Послесловие составителя: Мы сидим в старенькой двухкомнатной "хрущёвке" полковника после прочтения отредактированной рукописи воспоминаний. Говорю ему: "Евгений Маркович, боюсь, что современный молодой человек не поймёт, Вас. Как Вы могли отказаться от польского гражданства, а тем более, от предлагаемой Вам работы в Посольстве?! Ведь, признайтесь, вернувшись в Россию, Вы так и не достигли того уровня жизни, который был у Вас в Польской Народной республике. Там за 9 лет Вы прошли путь от поручика до майора, а дома 13 лет ждали присвоения очередного звания подполковник, так и не дождавшись должности, соответствующей этому званию. Так что же подвигло Вас на отказ от того заманчивого предложения?"

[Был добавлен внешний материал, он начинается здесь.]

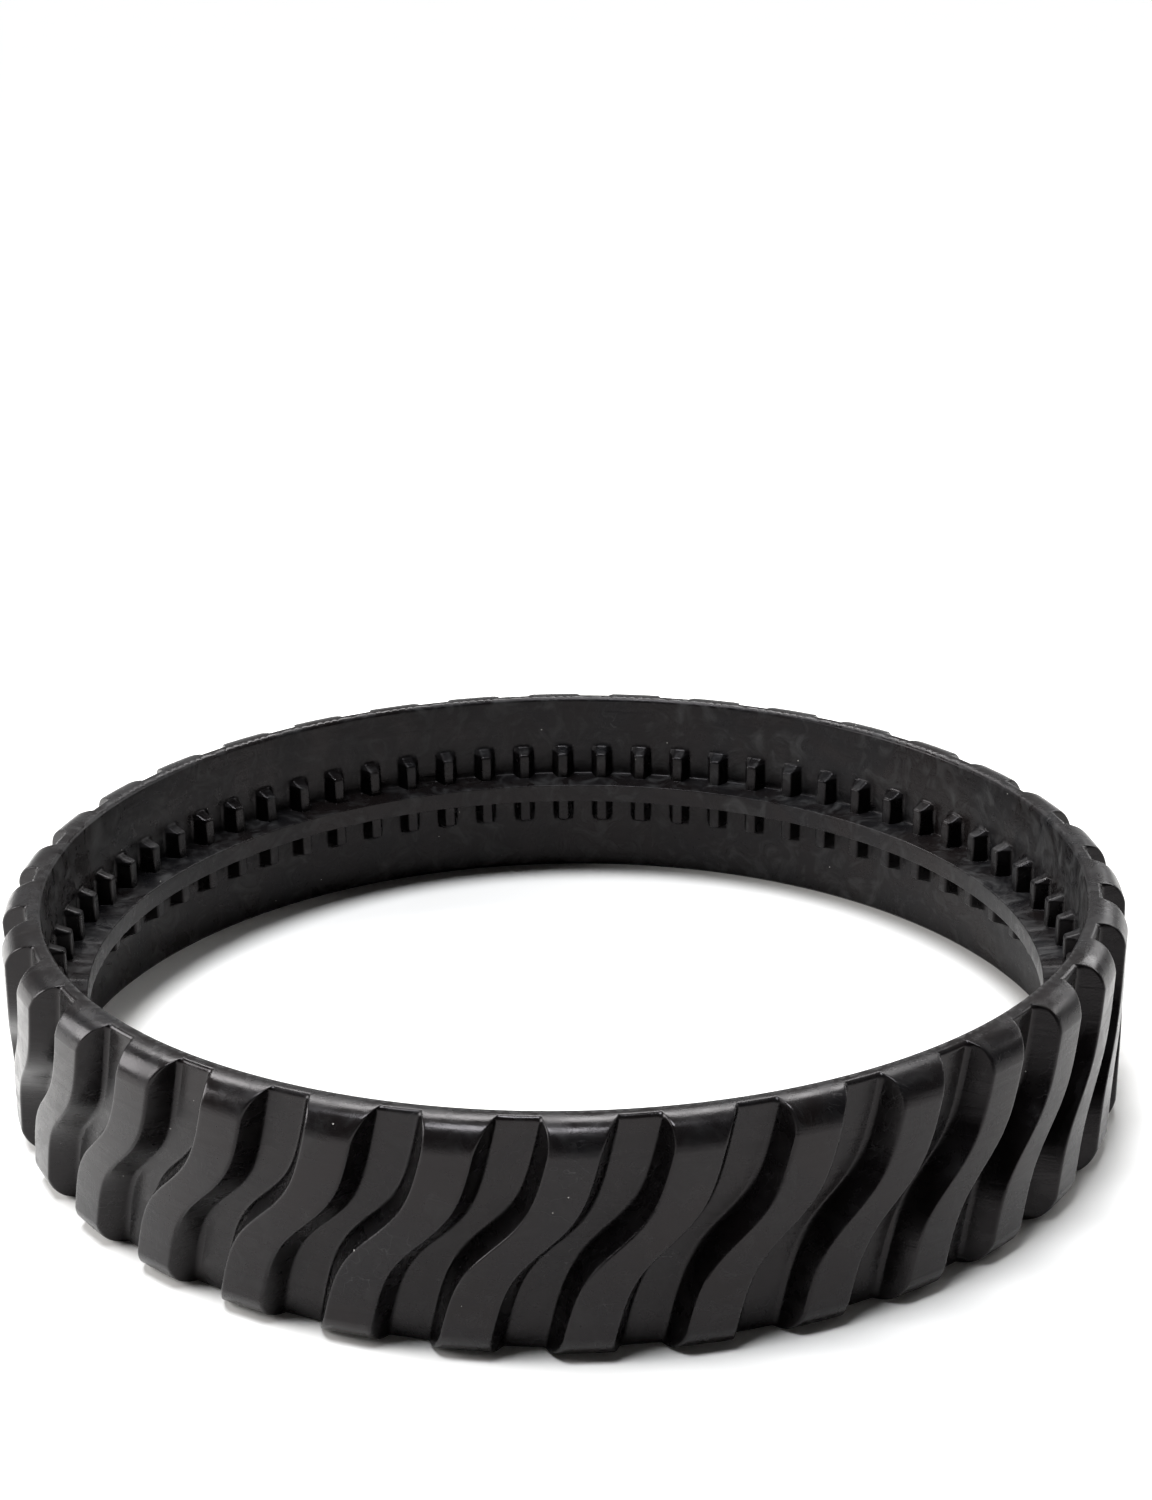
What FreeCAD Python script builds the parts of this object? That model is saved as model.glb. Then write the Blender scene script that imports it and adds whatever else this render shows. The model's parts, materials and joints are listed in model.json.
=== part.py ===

"Да. Всё так, как Вы говорите. А почему отказался?.. Наверное, мы просто были тогда другие. Я считал, что, дав однажды клятву, - служить советскому народу, не имею право её нарушить. Конечно, я присягал и Польскому государству, но делал это по приказу правительства СССР. Ну и второе: в России оставались все наши корни, наши родные и друзья, всё наше детство и юность, наконец. Тоска по родным местам всё время командировки не оставляла меня. И смею Вас уверить, никогда, даже в самые лихие годы своей службы в Советской Армии, не пожалел я о своём выборе!"